Tan rodeado de misterio como este escueto relato del historiador norteafricano ha estado durante mucho tiempo nuestro conocimiento sobre el mundo de la guerra entre los celtíberos, lastrado en exceso por las concepciones patrióticas y totalmente sesgadas de la historiografía tradicional, tan entusiasta como dotada de imaginación. Buena parte de esta, hoy ya desfasada, se cebaba especialmente en los conocidos episodios de traición (como en el caso paradigmático de Viriato) o heroicidad (el suicidio de los numantinos), ensalzando a su vez el supuesto (y erróneo) carácter «guerrillero» o desorganizado de las indómitas y difíciles de someter tropas hispanas, casi como si se tratara de hábiles bandoleros en las guerras de ocupación francesas.
A ello no ayudaba el que las fuentes escritas grecorromanas siempre se mantuvieran dispuestas a resaltar el belicismo de los pueblos hispanos para mayor gloria de sus propios logros. Paralelamente, se insistía en una suerte de resistencia organizada por parte de los pueblos peninsulares que se enfrentaron a Roma desde la Segunda Guerra Púnica, aunque dicha concepción de estos pueblos como «hispánicos» es una idea de la tradición literaria grecorromana que dista mucho de la realidad tangible que hoy atisbamos en el complejo y heterogéneo mosaico de culturas que conformaban el territorio. Se insistía también, con orgullo y parafraseando una frase de Livio (XXVIII.12.12), en que Iberia fue la primera en ser invadida y la última en ser conquistada, mérito cómo no de los aguerridos pobladores autóctonos.
Esto último no dejaba de ser cierto, pero estudios recientes apuntan a que el esfuerzo de guerra que Roma dispuso en los conflictos de Iberia, salvo excepciones en momentos concretos de mayor urgencia, no fue comparable al de otros frentes de guerra con los que a menudo coincidían cronológicamente. Es decir, que Roma no concebía la conquista de Hispania como algo prioritario, y en consecuencia los efectivos y recursos movilizados fueron menores.
En la actualidad tenemos una visión más realista y menos romantizada de los guerreros celtibéricos (e hispánicos en general) en las luchas contra Roma, y sabemos que, salvando las distancias, tenían unas formas de guerrear muy parecidas a las de otros pueblos mediterráneos, que usaban estandartes e instrumentos para transmitir órdenes en batalla, que podían reunir ejércitos muy numerosos, capaces de integrar contingentes de varios pueblos, de combinar diferentes tipos de tropa −con infantería ligera como con infantería de línea y caballería− y de plantar batalla campal sin mayor problema, como sabemos por las fuentes que hacían habitualmente.

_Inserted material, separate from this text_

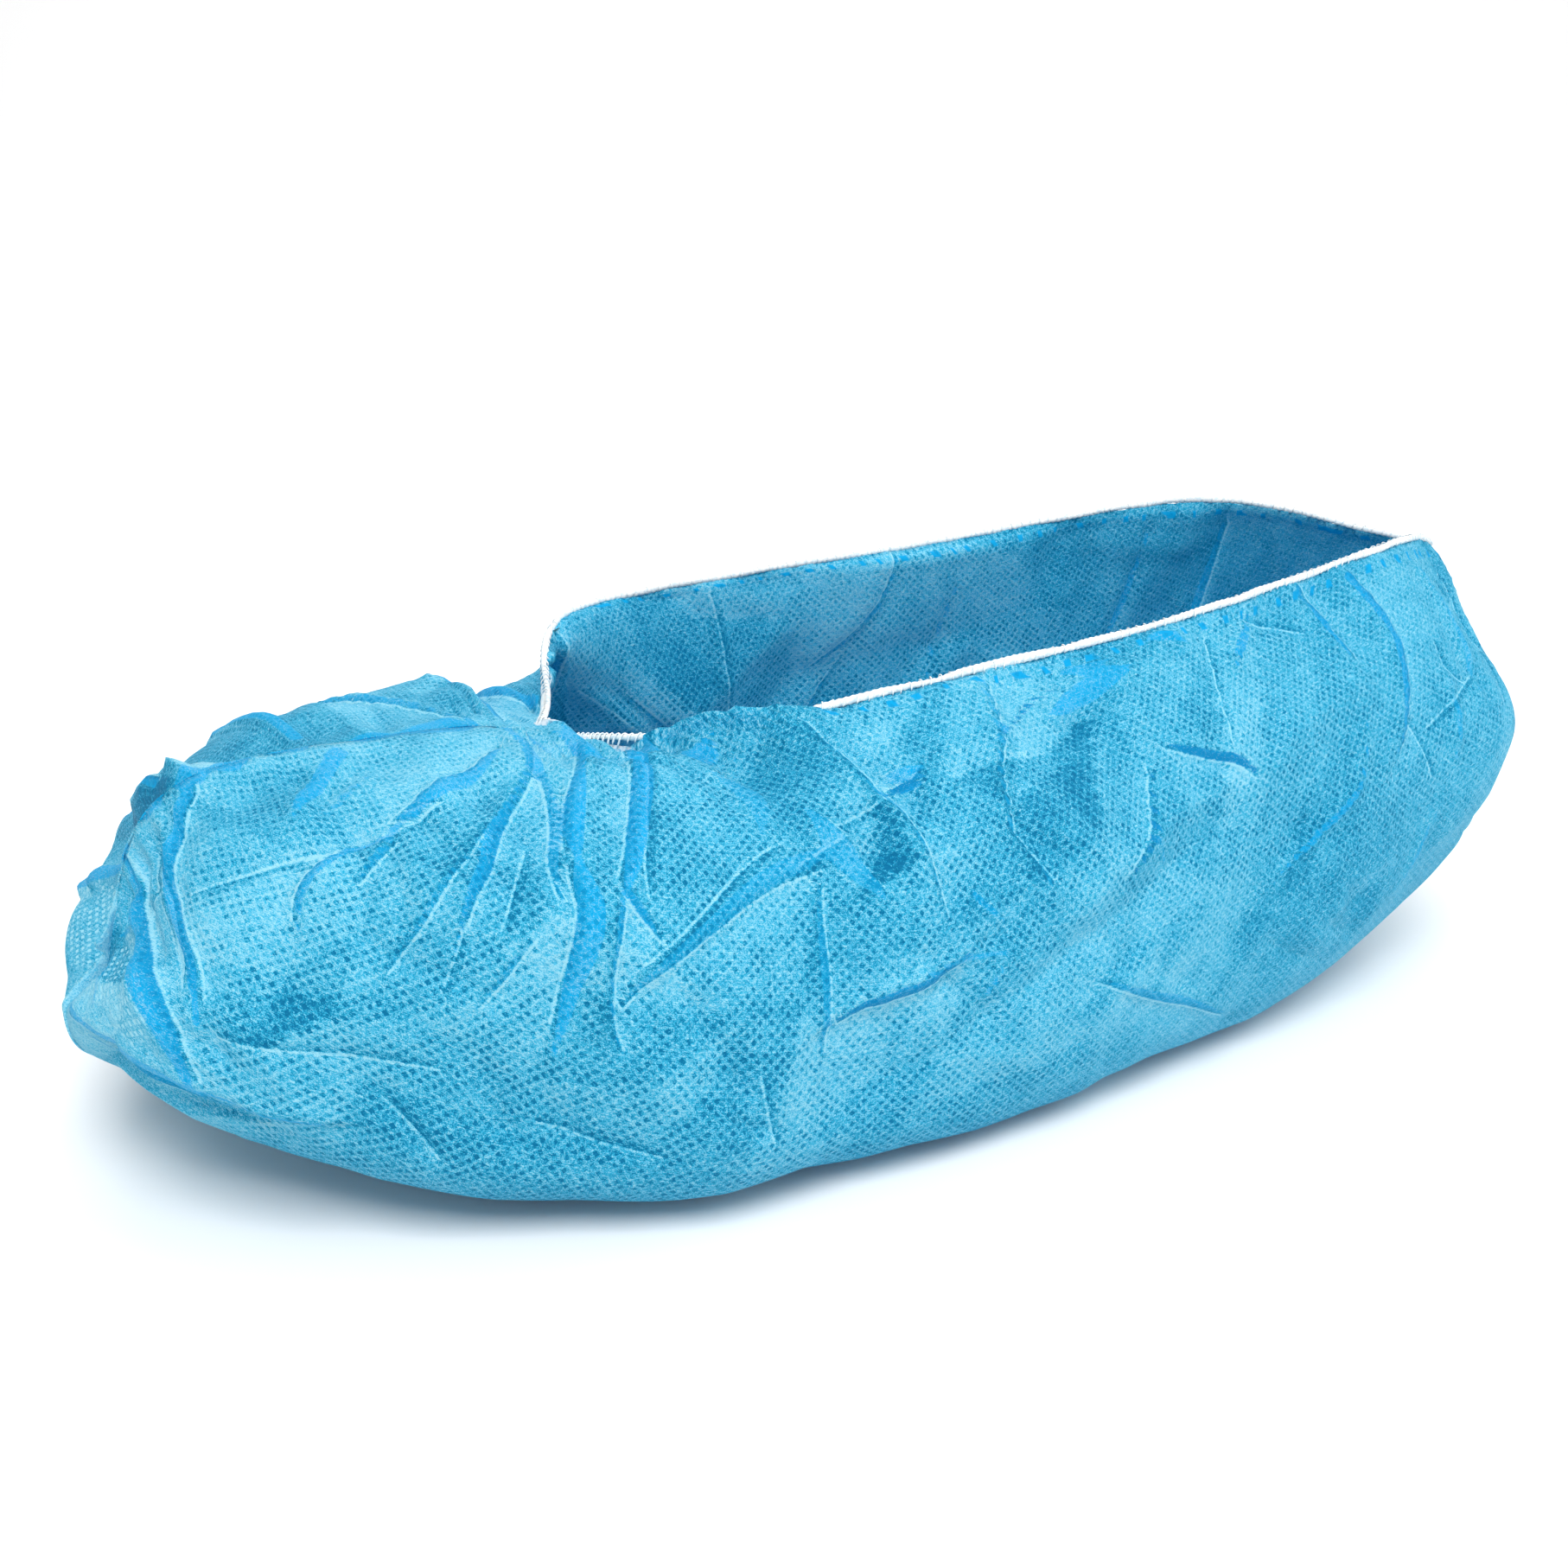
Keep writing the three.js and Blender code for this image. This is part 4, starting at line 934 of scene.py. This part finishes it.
# A plain pale floor that rises behind the cover as a smooth backdrop.
FLOOR_WIDTH = 5
FLOOR_AHEAD = 1.6
FLOOR_TURN = -30
FLAT_SHARE, BEND_SHARE = 0.45, 0.2
BEND_RADIUS = 0.6
floor_mesh = bmesh.new()
bmesh.ops.create_grid(floor_mesh, x_segments=2, y_segments=60, size=0.5)
for vert in floor_mesh.verts:
    back = vert.co.y + 0.5  # 0 ahead of the cover, 1 at the top of the backdrop
    turn = min(max((back - FLAT_SHARE) / BEND_SHARE, 0), 1) * math.pi / 2
    reach = -FLOOR_AHEAD + min(back, FLAT_SHARE) * 5.5 + math.sin(turn) * BEND_RADIUS
    rise = (1 - math.cos(turn)) * BEND_RADIUS + max(back - FLAT_SHARE - BEND_SHARE, 0) * FLOOR_WIDTH
    vert.co = Vector((vert.co.x * FLOOR_WIDTH, reach, rise))
floor = finished("floor_sweep", floor_mesh)
floor.data.transform(Matrix.Rotation(math.radians(FLOOR_TURN), 4, "Z"))
paper = Finish("floor_paper")
paper_surface = paper.node("ShaderNodeBsdfPrincipled", {}, {"Base Color": (0.90, 0.90, 0.90, 1),
                                                           "Roughness": 0.9})
paper.node("ShaderNodeOutputMaterial", {}, {"Surface": paper_surface})
floor.data.materials.append(paper.material)

# The camera stands close to the cover, ahead of the toe and a little above it.
CAMERA_DISTANCE = 0.369
CAMERA_TARGET = Vector((-0.0245, 0.0027, 0.054))
azimuth, elevation, roll_angle = (math.radians(angle) for angle in (-32.7, 17.85, 2.7))
back = Vector((math.sin(azimuth) * math.cos(elevation), -math.cos(azimuth) * math.cos(elevation),
               math.sin(elevation)))
level = Vector((math.cos(azimuth), math.sin(azimuth), 0))
upright = back.cross(level)
right = level * math.cos(roll_angle) + upright * math.sin(roll_angle)
above = upright * math.cos(roll_angle) - level * math.sin(roll_angle)
camera_data = bpy.data.cameras.new("camera")
camera_data.lens = 41.2
camera_data.sensor_width = 36
camera_data.clip_start = 0.02
camera = bpy.data.objects.new("camera", camera_data)
camera.matrix_world = Matrix.Translation(CAMERA_TARGET + back * CAMERA_DISTANCE) @ Matrix(
    (right, above, back)).transposed().to_4x4()
bpy.context.collection.objects.link(camera)
bpy.context.scene.camera = camera

# Plain soft studio light: a softbox above the toe, weaker ones from the heel side and from
# behind, and a white surround.
LIT_POINT = Vector((0, 0, 0.05))
SURROUND = 0.55
for name, place, size, power in (("key", (-0.5, -0.75, 1.3), 0.8, 20), ("fill", (1.2, -0.6, 0.9), 1.2, 8),
                                 ("rear", (0.2, 0.9, 1.2), 1.2, 6)):
    light = bpy.data.lights.new(name, "AREA")
    light.size = size
    light.energy = power
    lamp = bpy.data.objects.new(name, light)
    lamp.location = place
    lamp.rotation_mode = "QUATERNION"
    lamp.rotation_quaternion = (Vector(place) - LIT_POINT).to_track_quat("Z", "Y")
    bpy.context.collection.objects.link(lamp)
world = bpy.data.worlds.new("studio")
world.use_nodes = True
surround = world.node_tree.nodes["Background"]
surround.inputs["Color"].default_value = (1, 1, 1, 1)
surround.inputs["Strength"].default_value = SURROUND
bpy.context.scene.world = world
bpy.context.scene.view_settings.view_transform = "Standard"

Además, también existía una importante compatibilidad en su armamento con respecto al del legionario romano republicano, y por ello estas tropas fueron empleadas con frecuencia como auxiliares. No es extraño, pues, que dos de las armas más representativas del armamento de los legionarios de la época republicana, el «gladius hispaniensis» y el «pugio», fueran en realidad copias de armas celtibéricas. Pese a todo, existieron diferencias efectivamente notables en el número y también en la organización jerárquica o el mando de las tropas con respecto a los ejércitos romanos, lo que a la postre provocó graves derrotas que al final resultaron fatales.
Poco a poco, las concepciones más ponderadas y terrenales de las formas de guerra que emplearon los pueblos hispánicos prerromanos van calando con fuerza, aunque no ha sido fácil desmentir los postulados de paradigmas antiguos que habían hecho auténtica mella en el imaginario popular. En realidad, el verdadero guerrero celtibérico es tan interesante y sugerente como aquel Olíndico con su flamante lanza argéntea, aunque también sucumbiera, al igual que este, ante el certero «pilum» romano.